Em 2017, já depois dos tribunais neozelandeses rejeitarem o pedido de refúgio de duas famílias do Tuvalu, outro pequeno estado no sul do Pacífico, o Governo da Nova Zelândia colocou a hipotese de criar um programa especial de vistos de refugiados para os habitantes forçados a migrar devido à subida das águas, limitado a 100 pessoas por ano. 

No entanto, seis meses depois, o projeto foi abandonado, por vontade das ilhas do Pacífico. 
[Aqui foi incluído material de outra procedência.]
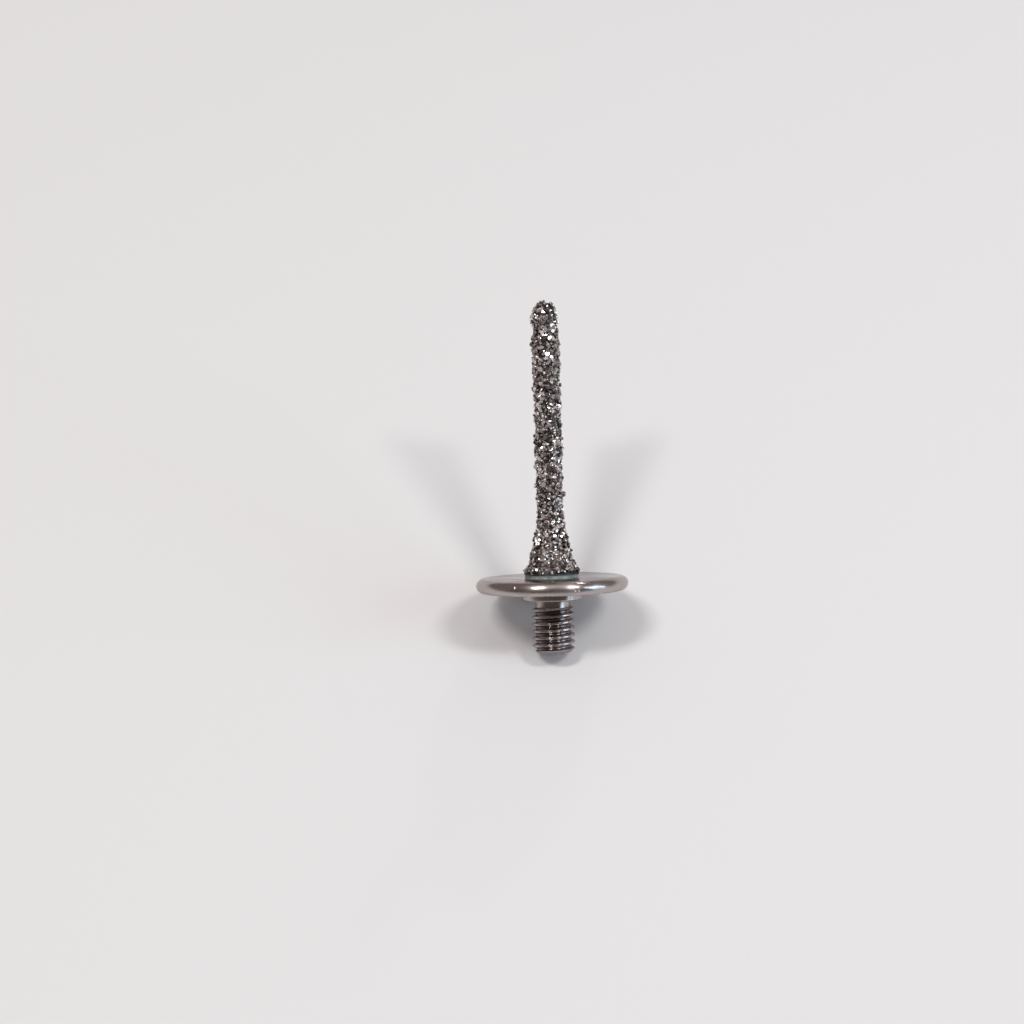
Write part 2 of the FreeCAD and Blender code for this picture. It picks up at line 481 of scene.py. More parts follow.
@dataclass(frozen=True)
class SteelFinish:
    """Turned and polished stainless steel with fine marks, smudges, three small dents and painted shade in
    the thread's grooves.
    """

    colour: Colour = (0.485, 0.437, 0.42)
    edge_tint: Colour = (0.80, 0.775, 0.775)
    # Painted shade: the steel's colour darkens to this towards the thread's root.
    groove_shade_colour: Colour = (0.27, 0.235, 0.242)
    groove_radii: Span = (0.00262, 0.00299)
    thread_end: Span = (0.0062, 0.0065)
    thread_polish: float = 0.12
    face_polish: float = 0.13
    face_edge: Span = (0.0095, 0.0099)
    face_height: Span = (0.01050, 0.01054)
    polish: float = 0.24
    smudge: float = 0.36
    smudge_scale: float = 300.0
    smudge_detail: float = 5.0
    smudge_span: Span = (0.45, 0.72)
    dents: tuple[Place, ...] = (
        (-0.005155, -0.009357, 0.009930), (0.003100, -0.010282, 0.009430), (0.003570, -0.010121, 0.009388)
    )
    dent_reach: float = 0.00032
    dent_depth: float = 0.00019
    mark_scale: float = 5200.0
    mark_detail: float = 3.0
    mark_depth: float = 0.0000022
    across_marks: float = 0.86
    quarter_turn: float = 0.25

    def material(self, lean: Lean) -> bpy.types.Material:
        """Build the material.

        Args:
            lean: The bur's lean, which centres the turning marks on its axis.

        Returns:
            The steel material.
        """
        recipe = Recipe("polished_steel")
        place = recipe.upright(lean)
        turned = recipe.turned(place)
        radius, height, _ = recipe.parts(turned)
        groove = self.groove_share(recipe, radius, height)
        smooth = recipe.mix_numbers(groove, self.polish, self.thread_polish)
        smooth = recipe.mix_numbers(self.face_share(recipe, radius, height), smooth, self.face_polish)
        clouds = recipe.clouds(place, self.smudge_scale, self.smudge_detail)
        smudges = recipe.remap(clouds, self.smudge_span, 0, 1)
        recipe.dress(
            # The colour darkens in the thread's grooves: painted shade.
            Base_Color=recipe.ramp(groove, [(0.0, self.colour), (1.0, self.groove_shade_colour)]),
            Metallic=1.0,
            Roughness=recipe.mix_numbers(smudges, smooth, self.smudge),
            Specular_Tint=(*self.edge_tint, 1),
            Anisotropic=self.across_marks,
            Anisotropic_Rotation=self.quarter_turn,
            Tangent=recipe.round_way(lean),
        )
        recipe.bump(self.relief(recipe, place, turned), self.mark_depth)
        return recipe.material

    def relief(self, recipe: Recipe, place: Socket, turned: Socket) -> Socket:
        """Turning marks, with a few small dents in the disc's rim.

        Args:
            recipe: The steel's recipe.
            place: Upright place on the bur.
            turned: Distance from the axis and height.

        Returns:
            The height in depths of a mark.
        """
        height = recipe.clouds(turned, self.mark_scale, self.mark_detail)
        for dent in self.dents:
            node = recipe.add("ShaderNodeVectorMath", {0: place, 1: dent}, operation="DISTANCE")
            near = recipe.remap(node.outputs["Value"], (0, self.dent_reach), 1, 0)
            bowl = recipe.calculate("MULTIPLY", near, near)
            height = recipe.calculate("MULTIPLY_ADD", bowl, -self.dent_depth / self.mark_depth, height)
        return height

    def face_share(self, recipe: Recipe, radius: Socket, height: Socket) -> Socket:
        """How much a place belongs to the disc's flat upper face.

        Args:
            recipe: The steel's recipe.
            radius: Distance from the axis.
            height: Height above the shank's end.

        Returns:
            A value from 0 to 1.
        """
        inside = recipe.remap(radius, self.face_edge, 1, 0)
        return recipe.calculate("MULTIPLY", inside, recipe.remap(height, self.face_height, 0, 1))

    def groove_share(self, recipe: Recipe, radius: Socket, height: Socket) -> Socket:
        """How deep a place lies in the thread's grooves, where the steel is darkened with painted shade and
        polished smoother.

        Args:
            recipe: The steel's recipe.
            radius: Distance from the axis.
            height: Height above the shank's end.

        Returns:
            A value from 0 on the open steel to 1 at the grooves' root.
        """
        deep = recipe.remap(radius, self.groove_radii, 1, 0)
        return recipe.calculate("MULTIPLY", deep, recipe.remap(height, self.thread_end, 1, 0))


@dataclass(frozen=True)
class BondFinish:
    """Dark plated metal between the diamond grains."""

    stops: tuple[tuple[float, Colour], ...] = ((0.35, (0.02, 0.016, 0.015)), (0.7, (0.1, 0.085, 0.08)))
    lump_scale: float = 3800.0
    lump_detail: float = 4.0
    lump_span: Span = (0.3, 0.7)
    lump_depth: float = 0.00006
    lump_strength: float = 0.8
    roughness: Span = (0.28, 0.5)
    metal: float = 0.85

    def material(self, lean: Lean) -> bpy.types.Material:
        """Build the material.

        Args:
            lean: The bur's lean.

        Returns:
            The bond's material.
        """
        recipe = Recipe("plated_bond")
        lumps = recipe.clouds(recipe.upright(lean), self.lump_scale, self.lump_detail)
        recipe.dress(
            Base_Color=recipe.ramp(lumps, self.stops),
            Metallic=self.metal,
            Roughness=recipe.remap(lumps, self.lump_span, *self.roughness),
        )
        recipe.bump(lumps, self.lump_depth, self.lump_strength)
        return recipe.material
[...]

As suas populações não querem ser refugiadas. Não querem abandonar a casa, a terra, ver dispersa a sua comunidade, perdida uma cultura. Querem em vez disso que as grandes nações reduzam as suas emissões, apoiem a adaptação, ofereçam caminhos legais para a migração. E só aí, se tudo falhar, lhes ofereçam proteção.Na ausência de um consenso internacional, poderão surgir soluções nacionais. Algo que já existe em países como a Itália, que concede proteção humanitária para questões ambientais. Ou no Brasil que criou uma proteção específica para acolher haitianos vítimas do sismo de 2010.

Cláudia Pedra:
Especialmente nos últimos 20, 30 anos tem-se feito um grande esforço em discutir isto. E acho que não progredimos o suficiente para isto estar resolvido na próxima década.

Cláudia Pedra e Emellin de Oliveira falam de procedimentos com vários anos, em que há erros, imprecisões, vazios legais que continuam sem resolução. Falam do Direito a andar sempre atrás do prejuízo.
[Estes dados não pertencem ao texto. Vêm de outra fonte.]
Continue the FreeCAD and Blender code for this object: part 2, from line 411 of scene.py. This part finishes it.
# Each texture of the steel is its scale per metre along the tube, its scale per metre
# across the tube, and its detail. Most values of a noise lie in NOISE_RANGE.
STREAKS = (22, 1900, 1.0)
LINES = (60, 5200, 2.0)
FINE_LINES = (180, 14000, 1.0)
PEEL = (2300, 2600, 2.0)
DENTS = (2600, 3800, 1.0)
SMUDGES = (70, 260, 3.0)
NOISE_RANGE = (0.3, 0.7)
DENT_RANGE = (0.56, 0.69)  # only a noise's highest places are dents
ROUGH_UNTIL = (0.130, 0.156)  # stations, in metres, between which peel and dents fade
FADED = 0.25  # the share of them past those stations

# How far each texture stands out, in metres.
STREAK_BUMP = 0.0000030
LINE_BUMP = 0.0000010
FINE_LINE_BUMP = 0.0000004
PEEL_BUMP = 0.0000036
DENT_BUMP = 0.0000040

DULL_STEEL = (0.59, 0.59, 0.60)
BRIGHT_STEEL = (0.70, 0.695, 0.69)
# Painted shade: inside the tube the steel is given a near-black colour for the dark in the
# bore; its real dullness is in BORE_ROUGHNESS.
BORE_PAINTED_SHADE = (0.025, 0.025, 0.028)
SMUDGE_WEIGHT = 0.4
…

No final de 2018, havia 70,8 milhões de deslocados à força em todo o mundo em resultado de perseguição, conflito, violência e violações de direitos humanos, segundo as Nações Unidos. O dobro das pessoas deslocadas 20 anos antes. Aqui inclui-se o período de maior circulação de refugiados na Europa desde a Segunda Guerra Mundial, durante o qual a União Europeia assinou vários acordos, incluindo com a Turquia e a Líbia, para travar a chegada de refugiados. Vários países, como Itália e Malta, fecharam os seus portos ao salvamento de migrantes. Como será, então, em trinta anos, quando o número de deslocados for muito maior? E quando essas pessoas precisarem de apoio por tempo indeterminado?

Emellin de Oliveira:
A meu ver pode ser muito parecido ou quiçá até pior do que foi na tal chamada crise migratória. (…) Chamamos de crise migratória quando cá na Europa, recebemos menos que uma Turquia recebeu e nós chamamos de crise. Agora imaginemos esses números, cem vezes mais. Penso que primeiro cria uma instabilidade política sem precedentes. E a verdade é que os políticos precisam de aceitação política. E uma vez que a própria sociedade não queira receber já é um passo para que não haja consenso político para se discutir. Depois, e nesse caso não sendo tão falaciosa, mas talvez mais realista, a própria capacidade de cada Estado ter recursos para receber. Enquanto a da lei de estrangeiros deve fazer prova que tem como se sustentar, o do estatuto do refugiado não precisa, na verdade, ele vai receber ajuda num período de adaptação – que cá em Portugal costuma ser de um ano e meio. Por isso, é o Estado que vai providenciar e tentar ajudar aquela pessoa. É claro que essa pessoa pode trabalhar, mas existe também – e temos que ser honestos – o período de adaptação, de ela aprender a língua, de ela conhecer os costumes. Por isso, imagine isso multiplicado a 100, a 200.

Cláudia Pedra:
Existe uma convenção que é a convenção mais mal sucedida das Nações Unidas que é a Convenção dos Direitos dos Trabalhadores Migrantes e das suas Famílias. Essa convenção entrou em vigor, mas se olharmos para quem ratificou são só país em vias de desenvolvimento, não existem países desenvolvidos. Não existem países receptores de migrantes a ratificar aquela convenção. A história desta convenção mostra bem como é difícil para as pessoas e os estados lidarem com as migrações. Quanto mais tomar uma posição firme e criar um estatuto do refugiado climático e ter que criar condições para estes milhões de pessoas encontrarem locais. É complicado.

A história dos refugiados climáticos é um espelho da relação de forças entre o Norte e o Sul, entre o Ocidente e o Oriente, desde que assim dividimos o mundo. Um duelo em que os mais fracos perdem sempre; como as pequenas ilhas do Pacífico, as que menos contribuíram para um problema que fará delas as primeiras vítimas. Apesar de o saberem há décadas, nada conseguiram fazer para o evitar. Porquê? Quando os líderes mundiais se sentaram, ano após ano, à mesa da conferência do clima das Nações Unidas, onde estava a voz dos mais pequenos? Quem decidiu por eles?